Run the rhythm and stay compliant
Payroll and auto-enrolment are not complex once the structure is in place, but they are relentless: an FPS on or before every payday, contributions every pay run, an assessment of every worker each cycle, a declaration of compliance, and re-enrolment every three years. The practices that stay compliant are the ones that build the rhythm into their systems, whether in-house or outsourced, and treat the duties as live obligations rather than a one-time setup. A specialist dental accountant can establish the payroll and the workplace pension correctly, keep the compliance calendar, and make sure the contributions are claimed as deductions, so your team is paid and pensioned properly and the regulator never has cause to look twice.
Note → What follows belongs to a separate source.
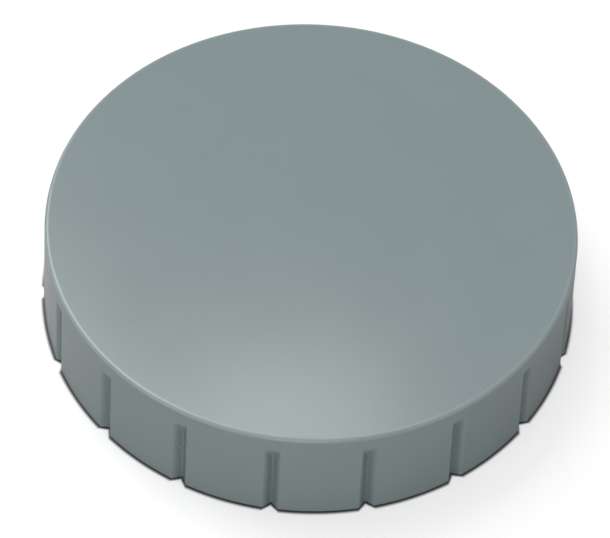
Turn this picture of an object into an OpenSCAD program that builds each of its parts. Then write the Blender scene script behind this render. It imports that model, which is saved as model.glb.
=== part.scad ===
// Round notice-board magnet: a moulded plastic cap with grip grooves round its
// wall, and a ferrite disc pressed into its open underside. The cap stands on
// its rim at z = 0, and z points up through the middle of the top face.

/* [Cap] */
// Height from the rim to the middle of the top face
cap_h = 7; // [6.5:0.1:9]
// Draft of the outer wall, in degrees: the cap is narrower at the top
wall_draft = 2.6; // [0.5:0.1:4]
// Height that the top face bows up in its middle
crown_h = 0.2; // [0.1:0.05:0.6]
// Radius of the edge between the top face and the wall
top_edge_r = 0.25; // [0.15:0.05:0.8]
// Chamfer of the rim's outer and inner edges
rim_chamfer = 0.15; // [0.05:0.05:0.3]
// Thickness of the outer wall, measured on the level
wall_t = 1.3; // [1:0.1:2]
// Thickness of the top over the hollow between wall and collar
top_t = 1.4; // [0.8:0.1:1.6]

/* [Grip grooves] */
// Number of grooves round the wall
groove_count = 18; // [6:1:30]
// Width of a groove at the wall's surface
groove_w = 0.9; // [0.6:0.05:1.6]
// Width of a groove's floor, between its sloping sides
groove_floor_w = 0.1; // [0.05:0.05:0.6]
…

It also helps to remember why these duties exist: they ensure that the people who keep a dental practice running, the nurses, receptionists and managers, are paid correctly and build a pension for their own future. Seen that way, payroll and auto-enrolment are not just compliance overhead but part of being a responsible employer, and the staff who feel properly looked after are the ones who stay. The administrative discipline and the human benefit point in the same direction. A practice that runs its payroll and pension cleanly, contributes properly, and perhaps a little above the minimum where it can afford to, builds a team that is both compliant on paper and genuinely loyal in practice, which is worth far more than the cost of getting the systems right.